Tax-dodging tech bosses make billons… while 6m workers fear the scrapheap

Nationalise the big tech firms

Billionaire Bezos would be nothing without his workers, photos reynermedia, Steve Jurvetson, Scott Lewis, all CC

Billionaire Bezos would be nothing without his workers, photos reynermedia, Steve Jurvetson, Scott Lewis, all CC   (Click to enlarge: opens in new window)

Stephanie Hammond

Every ten seconds, Amazon founder Jeff Bezos makes the median salary of one of his employees: $28,000.

Bezos, the richest man in history, has a net worth of over $150 billion. Meanwhile, workers at Amazon’s ‘fulfilment centre’ warehouses are subject to total surveillance and impossible quotas pushing them to the limits of human endurance.

He is just one of the billionaires of Silicon Valley who hoard exorbitant wealth. They represent a new type of technocratic oligarch, with zero accountability, able to dictate the trajectory of technology and how it impacts everyone else, for better or worse.

Facebook founder Mark Zuckerberg recently lost over $15 billion in net worth overnight. That’s more than most people can earn in a thousand lifetimes, and it won’t affect him a bit.

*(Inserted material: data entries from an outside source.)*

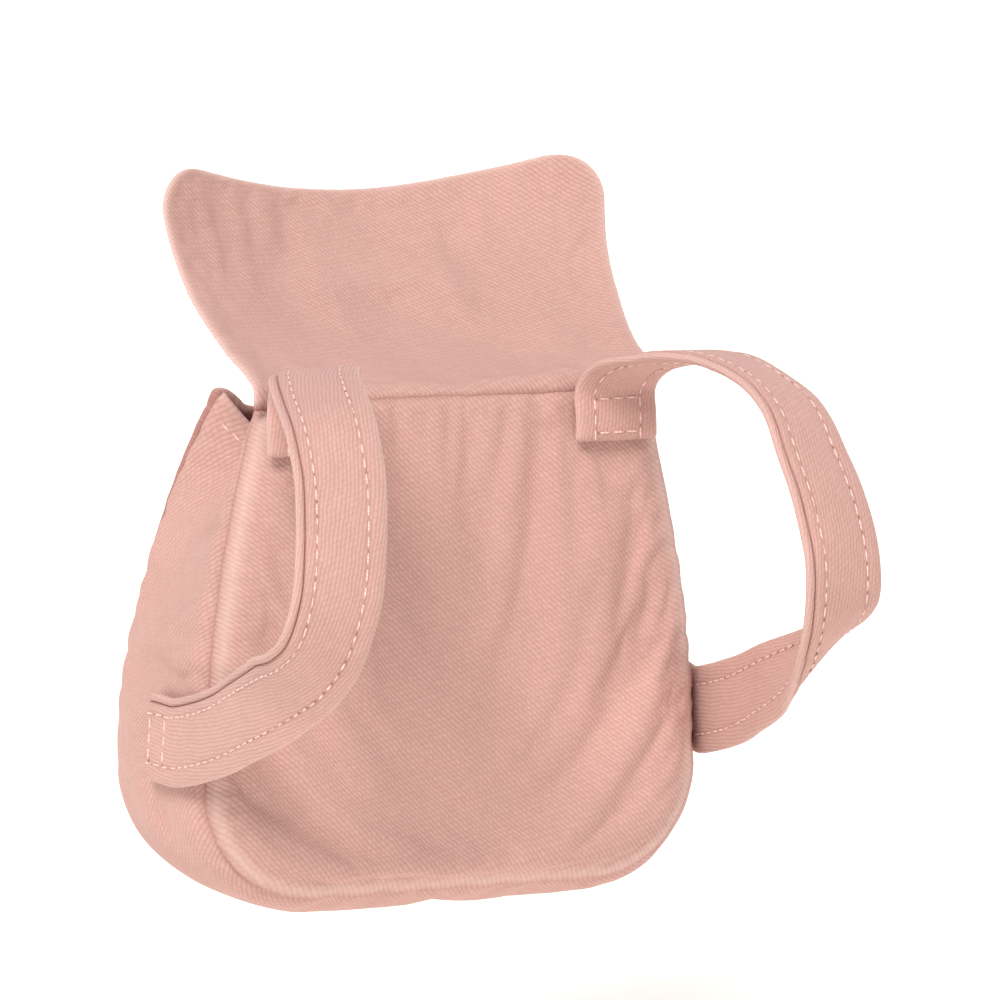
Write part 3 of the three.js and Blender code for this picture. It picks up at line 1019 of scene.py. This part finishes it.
def flap_surface(x, along):
    edge = abs(x / flap_half(along)) ** 1.7
    back = mix(
        column_at(flap_rows, "along", "mid_back", along),
        column_at(flap_rows, "along", "side_back", along), edge,
    )
    up = mix(
        column_at(flap_rows, "along", "mid_up", along),
        column_at(flap_rows, "along", "side_up", along), edge,
    )
    sewn_in = root_overlap * max(1 - along / 0.05, 0)
    return Vector((x, cloth / 2 + flap_reach * back, seam_gap + flap_rise * up - sewn_in))


def flap_edge_distance(x, along):
    """About how far a point of the flap is from its edge."""
    half = rounded_half(flap_half(along), flap_corner, (1 - along) * flap_length)
    return min(half - abs(x), (1 - along) * flap_length)


def flap_lift(a, b):
    x, along = flap_point(a, b)
    up = along * flap_length
    root = 1 - line_at(up, 4)
    loose = slack(x, up, 60.0, 0.5) + fold_height(flap_folds, x, up)
    return root * loose + seam_folds(up, x + 200)


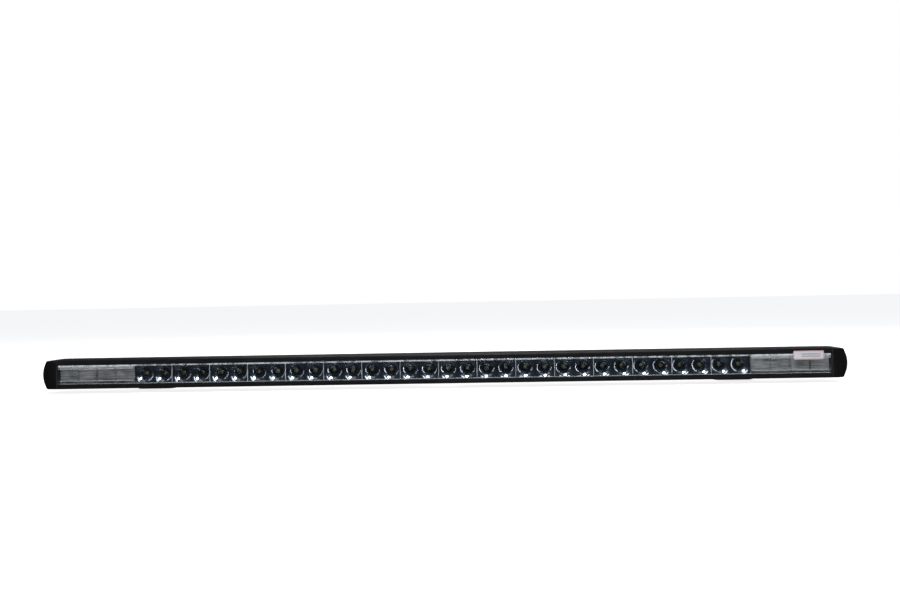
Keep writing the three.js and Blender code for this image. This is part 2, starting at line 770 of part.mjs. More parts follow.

How many quality, affordable homes could be built for what the casino-house markets removed in a day? How many illnesses treated, mouths fed, classes taught, and public works funded?

The source of his wealth, perversely, lies in the freely given data of Facebook’s more than 2.3 billion users. We are paid infinitely less than the chief executive who trades on our lives being abused for advertising revenue or political capital.

Tesla founder Elon Musk has consistently union-busted, with injuries, poor pay and conditions at his plants – while he dreams up personal pet projects of colonising Mars.

These people barely pay a crumb of tax, and in fact count on subsidies when they open new factories or offices. Last year, Facebook paid just £2.6 million corporation tax in Britain. And Amazon’s payment halved – while it posted record profit in its most recent financial quarter.

However repulsive these figures are, the question is not of individual morals – or even of technology – but how society is organised.

The internet has offered unprecedented access to information, and a means of forming bonds between people everywhere in the world.

But like the great new machines that fuelled the industrial revolution, the question is roughly the same: who overwhelmingly benefits from these amazing new technologies – the bosses, or the rest of us?

The bosses want to use new technology to maximise profit, but also fear the social consequences. Over six million workers in Britain worry new tech will destroy their jobs, according to a parliamentary commission.

But automation would not be a problem in a democratically planned, socialist world. It could lift countless burdens from the backs of workers. The working class could collectively reap the rewards: better living standards, more leisure time and the opportunity to pursue other, creative work.

Why should this new digital oligarchy, or any capitalist, have the final say? The Socialist Party says: nationalise the tech giants and top corporations. Plan production to provide plenty for all – not opulence and vanity projects for the billionaires.